* Start GIVEN DATA *

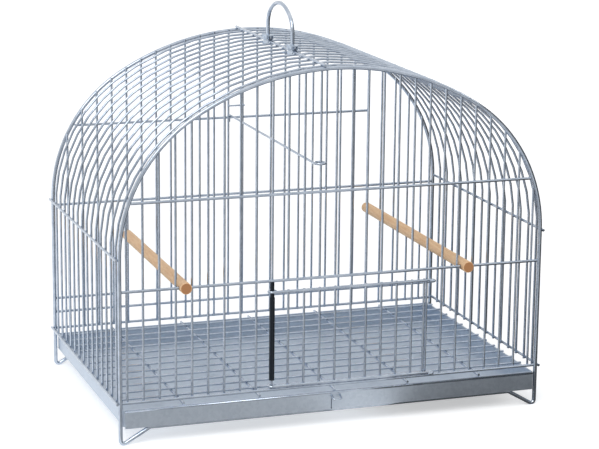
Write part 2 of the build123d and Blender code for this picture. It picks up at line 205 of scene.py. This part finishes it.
def makeBeechMaterial(settings):
    material, tree = newMaterial("turned_beech_dowel")
    place = coordinates(tree, "Object")

    def streaks(kind):
        # noise drawn out along the dowel
        across, along = settings[kind + "Across"], settings[kind + "Along"]
        stretched = addNode(tree, "ShaderNodeMapping", links={
            "Vector": place,
            "Scale": (1 / across, 1 / along, 1 / across),
        })
        return addNode(tree, "ShaderNodeTexNoise", links={
            "Vector": stretched.outputs["Vector"],
            "Scale": 1.0,
            "Detail": settings[kind + "Detail"],
        }).outputs["Fac"]

    deep, pale = linear(settings["deep"]), linear(settings["pale"])
    wood = ramp(tree, streaks("grain"), deep, pale, settings["grainSpan"])
    most = grey(settings["fleckStrength"])
    fleckPart = ramp(tree, streaks("fleck"), grey(0.0), most, settings["fleckSpan"])
    flecked = mixColours(tree, fleckPart, wood, linear(settings["fleck"]))
    # the sawn ends face along the dowel, and show darker end grain
    facing = coordinates(tree, "Normal")
    along = addNode(tree, "ShaderNodeSeparateXYZ", links={"Vector": facing}).outputs["Y"]
    size = addNode(tree, "ShaderNodeMath", {"operation": "ABSOLUTE"}, {0: along}).outputs[0]
    sawnPart = ramp(tree, size, grey(0.0), grey(1.0), settings["sawnSpan"])
    finishSurface(tree, {
        "Base Color": mixColours(tree, sawnPart, flecked, linear(settings["endGrain"])),
        "Roughness": settings["rough"],
    })
    return material


wireMaterial = makeWireMaterial(galvanisedWire)
sheetMaterial = makeSheetMaterial(galvanisedSheet)
tubeMaterial = makeTubeMaterial(polishedTube)
beechMaterial = makeBeechMaterial(beech)
print("stage: materials made")

# every node that isn't named here is drawn wire
nodeMaterials = {
    "tray": sheetMaterial,
    "handle_clip_front": sheetMaterial,
    "handle_clip_rear": sheetMaterial,
    "door_hinge_tube": tubeMaterial,
    "left_perch": beechMaterial,
    "right_perch": beechMaterial,
}
for name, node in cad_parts.items():
    node.data.materials.clear()
    node.data.materials.append(nodeMaterials.get(name, wireMaterial))
print("stage: materials on", len(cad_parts), "nodes")

# the solids' wires have flats: the shading runs smoothly round them, and cut ends stay crisp
wireShading = {
    "weld": 0.000001,
    "sharpAngle": 70.0,
}


def makeWireShading(settings):
    tree = bpy.data.node_groups.new("round_shading_of_drawn_wire", "GeometryNodeTree")
    tree.is_modifier = True
    for way in ("INPUT", "OUTPUT"):
        tree.interface.new_socket("Geometry", in_out=way, socket_type="NodeSocketGeometry")

    def through(kind, geometry, options=None, inputs=None):
        # what comes out when the geometry goes through one more node
        return addNode(tree, kind, options, {"Geometry": geometry, **(inputs or {})}).outputs[0]

    bare = through("GeometryNodeRemoveAttribute", addNode(tree, "NodeGroupInput").outputs[0],
                   inputs={"Name": "custom_normal"})
    welded = through("GeometryNodeMergeByDistance", bare, inputs={"Distance": settings["weld"]})
    faces = through("GeometryNodeSetShadeSmooth", welded, {"domain": "FACE"})
    edges = through("GeometryNodeSetShadeSmooth", faces, {"domain": "EDGE"})
    turn = addNode(tree, "GeometryNodeInputMeshEdgeAngle").outputs["Unsigned Angle"]
    greater = {"data_type": "FLOAT", "operation": "GREATER_THAN"}
    sharp = addNode(tree, "FunctionNodeCompare", greater, {
        0: turn,
        1: math.radians(settings["sharpAngle"]),
    }).outputs[0]
    crisp = through("GeometryNodeSetShadeSmooth", edges, {"domain": "EDGE"}, {
        "Selection": sharp,
        "Shade Smooth": False,
    })
    addNode(tree, "NodeGroupOutput", links={0: crisp})
    return tree


roundShading = makeWireShading(wireShading)
for name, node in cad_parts.items():
    if name not in nodeMaterials:
        node.modifiers.new("round_shading", "NODES").node_group = roundShading
print("stage: wires shaded round")

# front of the tray: the folded face hangs in front of the bar under the tray, under a rolled rim
trayFront = {
    "halfWidth": 0.1984,
    "face": -0.1296,  # depth of the face's outer side
    "sheet": 0.0008,
    "foot": 0.0157,
    "rimRadius": 0.0011,
    "rimSides": 16,
    "slit": -0.004,
    "slitWidth": 0.001,
    "slitHeight": 0.0102,
}


def makeTrayFront(settings):
    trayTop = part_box("tray")[1][2]
    half, foot = settings["halfWidth"], settings["foot"]
    radius, sides = settings["rimRadius"], settings["rimSides"]
    rim = trayTop - radius
    left = settings["slit"] - settings["slitWidth"] / 2
    right = settings["slit"] + settings["slitWidth"] / 2
    slitTop = foot + settings["slitHeight"]
    outline = [(-half, foot), (left, foot), (left, slitTop), (right, slitTop),
               (right, foot), (half, foot), (half, rim), (-half, rim)]
    count = len(outline)
    outer = settings["face"]
    inner = outer + settings["sheet"]
    points = [(x, y, z) for y in (outer, inner) for x, z in outline]
    faces = [tuple(range(count)), tuple(reversed(range(count, 2 * count)))]
    faces += [(k, k + count, (k + 1) % count + count, (k + 1) % count) for k in range(count)]
    panel = meshObject("tray_front_face", points, faces, sheetMaterial)

    turns = [math.tau * k / sides for k in range(sides)]
    ring = [(inner + radius * math.cos(a), rim + radius * math.sin(a)) for a in turns]
    points = [(x, y, z) for x in (-half, half) for y, z in ring]
    faces = [(k, (k + 1) % sides, (k + 1) % sides + sides, k + sides) for k in range(sides)]
    faces += [tuple(reversed(range(sides))), tuple(range(sides, 2 * sides))]
    rolled = meshObject("tray_front_rim", points, faces, wireMaterial)
    for face in rolled.data.polygons[:sides]:
        face.use_smooth = True

    for piece, slot in ((panel, "galvanised_sheet"), (rolled, "galvanised_wire")):
        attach(piece, "tray")


makeTrayFront(trayFront)
print("stage: tray front made")


def seenDirectly(tree):
    # 1 for camera, glossy and transmission rays, else 0
    light = addNode(tree, "ShaderNodeLightPath")
    seen = light.outputs["Is Camera Ray"]
    for kind in ("Is Glossy Ray", "Is Transmission Ray"):
        seen = addNode(tree, "ShaderNodeMath", {"operation": "MAXIMUM"}, {
            0: seen,
            1: light.outputs[kind],
        }).outputs[0]
    return seen


# pale studio floor: its own light for the camera lifts it to white and its shadow stays
floorSettings = {
    "size": 16.0,
    "colour": "#F2F2F2",
    "rough": 0.9,
    "liftNear": 0.45,
    "liftFar": 0.7,
    "nearRadius": 0.5,
    "farRadius": 2.5,
}


def makeFloor(settings):
    material, tree = newMaterial("matte_white_studio_paper")
    distance = addNode(tree, "ShaderNodeVectorMath", {"operation": "LENGTH"}, {
        0: coordinates(tree, "Object"),
    })
    lift = addNode(tree, "ShaderNodeMapRange", {"interpolation_type": "SMOOTHSTEP"}, {
        "Value": distance.outputs["Value"],
        "From Min": settings["nearRadius"],
        "From Max": settings["farRadius"],
        "To Min": settings["liftNear"],
        "To Max": settings["liftFar"],
    })
    strength = addNode(tree, "ShaderNodeMath", {"operation": "MULTIPLY"}, {
        0: seenDirectly(tree),
        1: lift.outputs[0],
    })
    finishSurface(tree, {
        "Base Color": linear(settings["colour"]),
        "Roughness": settings["rough"],
        "Specular IOR Level": 0.0,
        "Emission Color": grey(1.0),
        "Emission Strength": strength.outputs[0],
    })
    half = settings["size"] / 2
    corners = [(-half, -half, 0), (half, -half, 0), (half, half, 0), (-half, half, 0)]
    floor = meshObject("studio_floor", corners, [(0, 1, 2, 3)], material)


# what the metal sees round the cage: grey cards that only reflections meet, as in a studio
# "from" and "to" are azimuths in degrees, 0 at the front and 90 at the right
cards = {
    "front_floor_card": {"colour": 0.5, "radius": 2.5, "from": -55.0, "to": 2.0},
    "middle_floor_card": {"colour": 0.9, "radius": 2.5, "from": 2.0, "to": 24.0},
    "right_floor_card": {"colour": 0.12, "radius": 2.5, "from": 24.0, "to": 145.0},
    "right_flag": {"colour": 0.12, "radius": 1.6, "height": 1.2, "from": 40.0, "to": 130.0},
    "front_flag": {"colour": 0.6, "radius": 2.4, "height": 1.4, "from": -70.0, "to": 30.0},
}
cardMake = {
    "steps": 48,
    "lift": 0.0005,  # a floor card's height above the floor
}


def makeCard(name, settings):
    # a flat sector on the floor, or an upright curved panel, between two azimuths
    material, tree = newMaterial("matte_grey_card_" + name)
    shader = addNode(tree, "ShaderNodeEmission", links={
        "Color": grey(settings["colour"]),
        "Strength": 1.0,
    })
    addNode(tree, "ShaderNodeOutputMaterial", links={"Surface": shader.outputs["Emission"]})
    steps, lift = cardMake["steps"], cardMake["lift"]
    radius, start = settings["radius"], settings["from"]
    turns = [math.radians(start + (settings["to"] - start) * k / steps) for k in range(steps + 1)]

    def arc(height):
        return [(radius * math.sin(a), -radius * math.cos(a), height) for a in turns]

    if "height" in settings:
        points = arc(0.0) + arc(settings["height"])
        faces = [(k, k + 1, k + steps + 2, k + steps + 1) for k in range(steps)]
    else:
        points = arc(lift) + [(0.0, 0.0, lift)]
        faces = [(k, k + 1, steps + 1) for k in range(steps)]
    card = meshObject(name, points, faces, material)
    card.visible_camera = False
    card.visible_diffuse = False
    card.visible_transmission = False
    card.visible_shadow = False


# surround: white for what is seen, and dimmer as fill light
worldSettings = {
    "fill": 0.55,
    "fillColour": "#F4F7FB",
}


def makeWorld(settings):
    world = bpy.data.worlds.new("white_studio")
    world.use_nodes = True
    scene.world = world
    tree = world.node_tree
    tree.nodes.clear()
    fill = addNode(tree, "ShaderNodeBackground", links={
        "Color": linear(settings["fillColour"]),
        "Strength": settings["fill"],
    })
    white = addNode(tree, "ShaderNodeBackground", links={"Color": grey(1.0), "Strength": 1.0})
    mixed = addNode(tree, "ShaderNodeMixShader", links={
        0: seenDirectly(tree),
        1: fill.outputs["Background"],
        2: white.outputs["Background"],
    })
    addNode(tree, "ShaderNodeOutputWorld", links={"Surface": mixed.outputs["Shader"]})


# lamps: one broad soft key from the upper left front, a weaker one from the right
lamps = {
    "key_lamp": {"place": (-1.5, -1.9, 2.4), "size": 2.2, "power": 44.0},
    "side_lamp": {"place": (2.4, -0.6, 1.4), "size": 1.2, "power": 12.0},
}
lampAim = Vector((0.0, 0.0, 0.15))


def makeLamp(name, settings):
    data = bpy.data.lights.new(name, "AREA")
    data.shape = "DISK"
    data.size = settings["size"]
    data.energy = settings["power"]
    lamp = bpy.data.objects.new(name, data)
    scene.collection.objects.link(lamp)
    lamp.location = settings["place"]
    lamp.rotation_mode = "QUATERNION"
    lamp.rotation_quaternion = (lampAim - lamp.location).to_track_quat("-Z", "Y")


makeFloor(floorSettings)
for name, settings in cards.items():
    makeCard(name, settings)
makeWorld(worldSettings)
for name, settings in lamps.items():
    makeLamp(name, settings)
print("stage: floor, surround and lamps made")

# camera: front left and above, as the picture was taken
cameraSettings = {
    "azimuth": -19.244,
    "elevation": 13.077,
    "roll": 0.568,
    "distance": 2.0414,
    "focalPixels": 2127.4,
    "frameWidth": 599.0,
    "sensor": 36.0,
    "clipNear": 0.05,
    "clipFar": 50.0,
    "target": (0.0086, 0.0, 0.1597),
}


def makeCamera(settings):
    azimuth = math.radians(settings["azimuth"])
    elevation = math.radians(settings["elevation"])
    roll = math.radians(settings["roll"])
    target = Vector(settings["target"])
    back = Vector((
        math.sin(azimuth) * math.cos(elevation),
        -math.cos(azimuth) * math.cos(elevation),
        math.sin(elevation),
    ))
    right = (-back).cross(Vector((0, 0, 1))).normalized()
    up = right.cross(-back)
    rolledRight = math.cos(roll) * right + math.sin(roll) * up
    rolledUp = -math.sin(roll) * right + math.cos(roll) * up
    data = bpy.data.cameras.new("product_camera")
    data.sensor_width = settings["sensor"]
    data.lens = settings["focalPixels"] / settings["frameWidth"] * settings["sensor"]
    data.clip_start = settings["clipNear"]
    data.clip_end = settings["clipFar"]
    camera = bpy.data.objects.new("product_camera", data)
    scene.collection.objects.link(camera)
    turn = Matrix((rolledRight, rolledUp, back)).transposed().to_4x4()
    camera.matrix_world = Matrix.Translation(target + settings["distance"] * back) @ turn
    scene.camera = camera


makeCamera(cameraSettings)
print("stage: camera made")
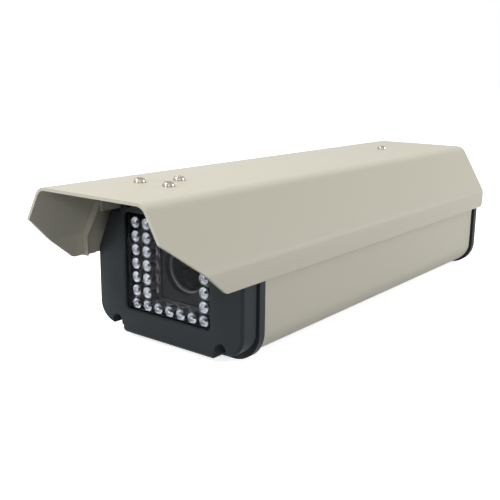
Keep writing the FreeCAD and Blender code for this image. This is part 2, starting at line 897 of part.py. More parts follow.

* End GIVEN DATA *

Pick out each line above that includes "trayTop" and show it.

    trayTop = part_box("tray")[1][2]
    rim = trayTop - radius